The ageia PPU(physics accelerator) was said to offer up to 200 times the performance of cpus at some tasks with designs said to be similar to cell. What we want is huge performance increases in this area, something that makes those old nice realtime gpu 30fps clothing and hair simulations practical in games. IF the design is an order of magnitude faster at game physics but slower at running a word processor, I don't see the relevance for performance in the latter in a heterogeneous design, seeing as we'd have several OoO high performance general purpose cores for handling the latter.

Manually managed pools (ala Cell) are easier to build, and give you better performance numbers for the same amount of transistors spent, but have a huge cost in programmer productivity.

Consoles are supposed to last about a decade, and middleware developers can handle software used by multiple companies. Even those with internal engines can reuse and optimize what they learn. A nextgen cell can also leverage what was learned in this generation.

It seems getting the most performance for the least cost is what's desired in this space.

Yes, this is true in general. However the scaling depends very much on the memory access patterns. If each core has it's own L2 cache and majority of memory operations happen inside the core's own L2, the scaling is much better.

I've heard the caches are getting ever bigger in an attempt to deal with the issue, but as the number of cores goes up the approach breaks down.

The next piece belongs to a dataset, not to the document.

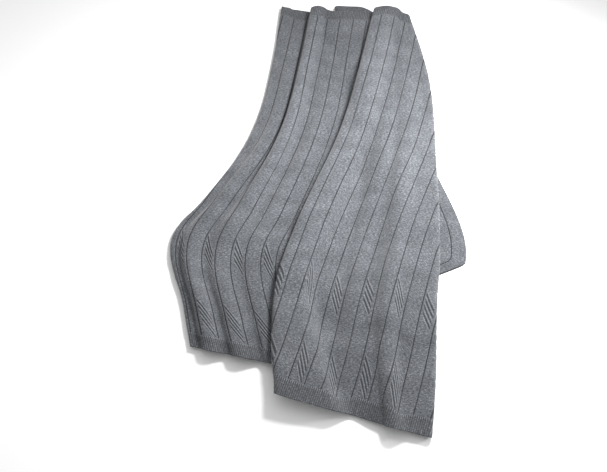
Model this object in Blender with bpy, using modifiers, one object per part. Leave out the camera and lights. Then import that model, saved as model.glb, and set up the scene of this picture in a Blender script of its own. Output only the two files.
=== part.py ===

In this respect, the "memory wall" is a classic producer/consumer problem, and it's the reason that on-die cache sizes have ballooned in recent years. As the memory wall gets higher and higher, it takes more and more cache to get you over it.-arstechnica

It would be an interesting exercise to track cache size per core in deployed HPC systems, since larger caches have been the biggest defense against the memory wall. Cache has been growing exponentially to try and keep up with the multiplying cores.-hpcwire

IF cache sizes have had to balloon exponentially to keep up with just a few cores, I'm not entire sure putting 30+ cores with smallish caches will not result in subpar performance as expected from the memory wall issues.